The hanging handle should rest across both rods suspending the turkey right in the center of the barrel. If you are doing (2) smoked turkey's, then just place them so that both turkeys have a little space between them so the heat can do its thing.
Smoked turkeys are NOT cooked to a certain time but rather to a certain temperature so make sure you use a precision thermometer that can stay in the meat while it cooks. I have several thermometers that I use but for something like this, I recommend the Signals by ThermoWorks or the Meater thermometer which has absolutely no wires and reads ambient temperature and meat temperature via a single probe.
I used the Meater for this cook and it was nice not having to mess with wires or multiple probes to measure the temperature of the meat as well as the temperature of the pit.

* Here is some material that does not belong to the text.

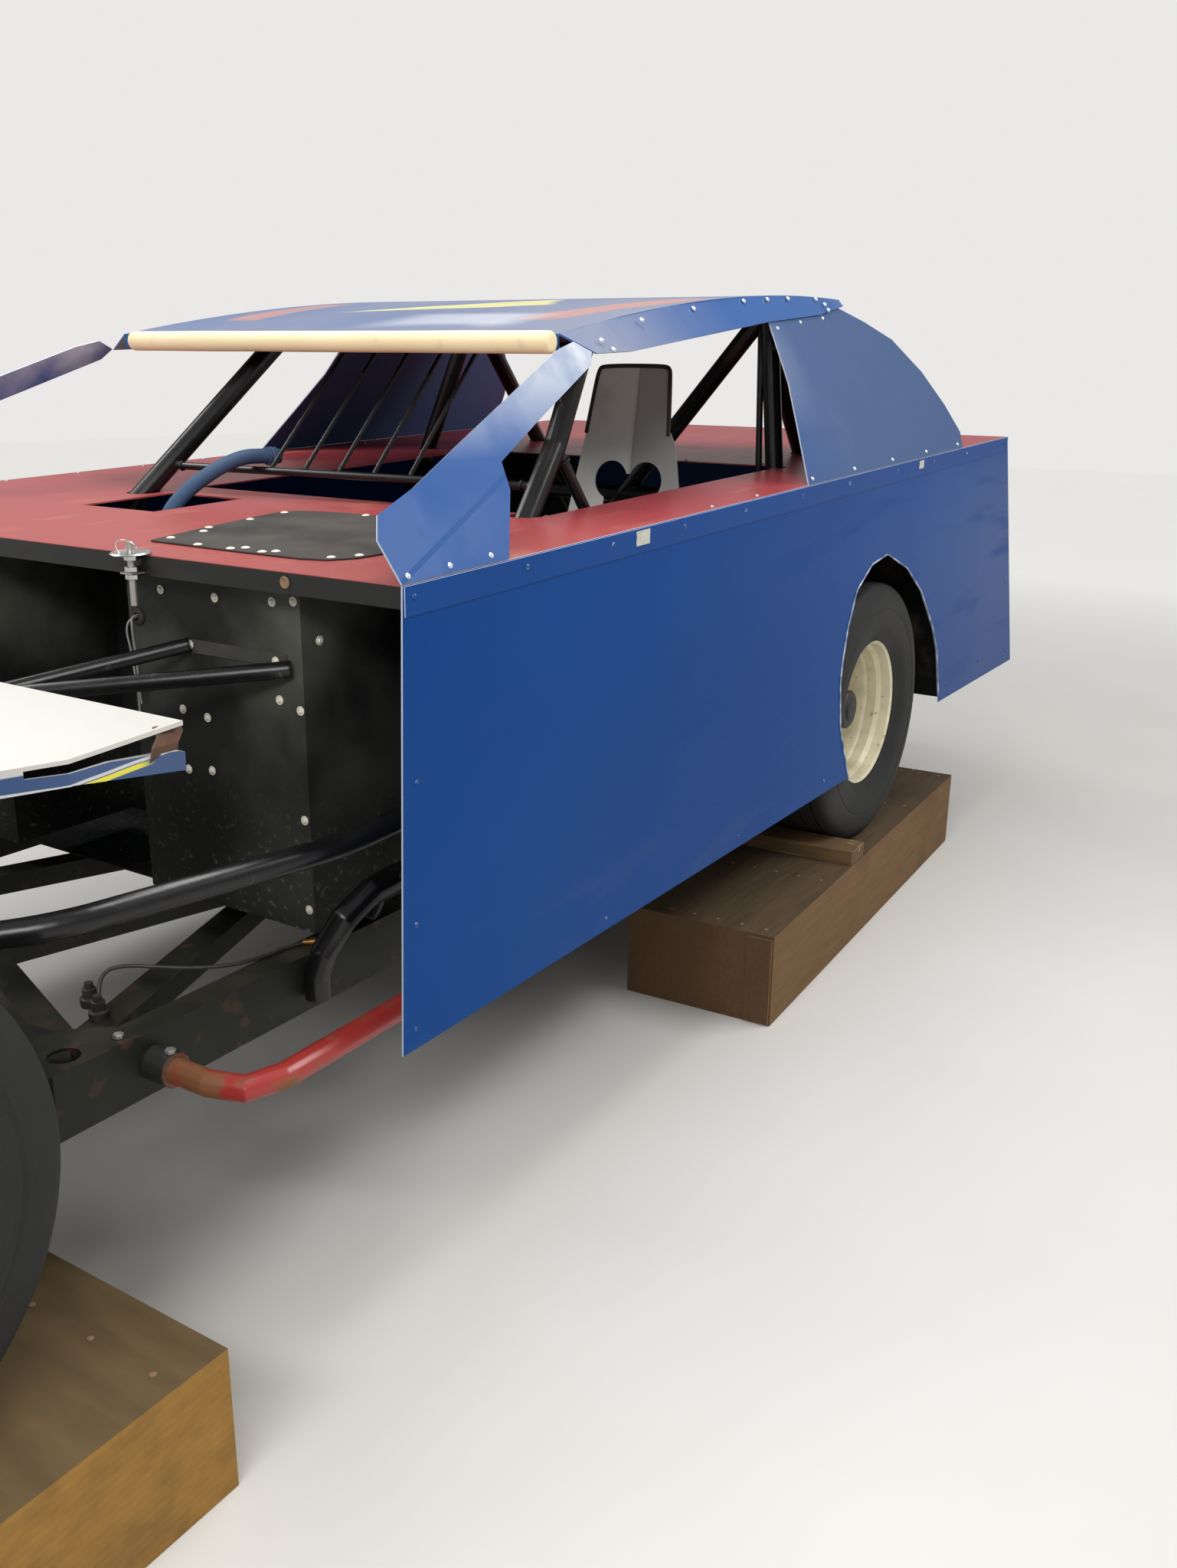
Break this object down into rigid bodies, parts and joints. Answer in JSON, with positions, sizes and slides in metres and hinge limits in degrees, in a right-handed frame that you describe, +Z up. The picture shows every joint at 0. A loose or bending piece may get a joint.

Place the probe so that the tip is in the thickest part of the breast or thigh.
Regardless of what thermometer you have and/or use, make sure it is accurate and then use it. Your family's safety is too important for trying to guess the temperature of poultry (or any meat for that matter).
Let the turkey continue cooking until it reaches an internal temperature of 165°F.
The Pit Barrel Cooker company recommends opening the lid about ¼ inch about 30 minutes before the turkey is finished cooking. This ramps up the heat creating some crispiness on the skin.
In traditional smokers, the skin usually has a really good bite-through naturally due to the long 6 to 7 hour cook in the smoker.
When the smoked turkey is finished cooking, bring the turkey into the house and let it rest under loose foil for about 15-20 minutes before carving. This is important to allow the juices to redistribute throughout the meat.
With the smoked turkey sitting breast side up, remove the legs, thighs, and wings then cut close to the bone down the center of the breast bone to remove the breast meat in one large piece from each side. With the breast removed, it can be sliced into pieces about ¼ to ½ inch thick.
I like to separate the dark and white meat so people can just grab what they want.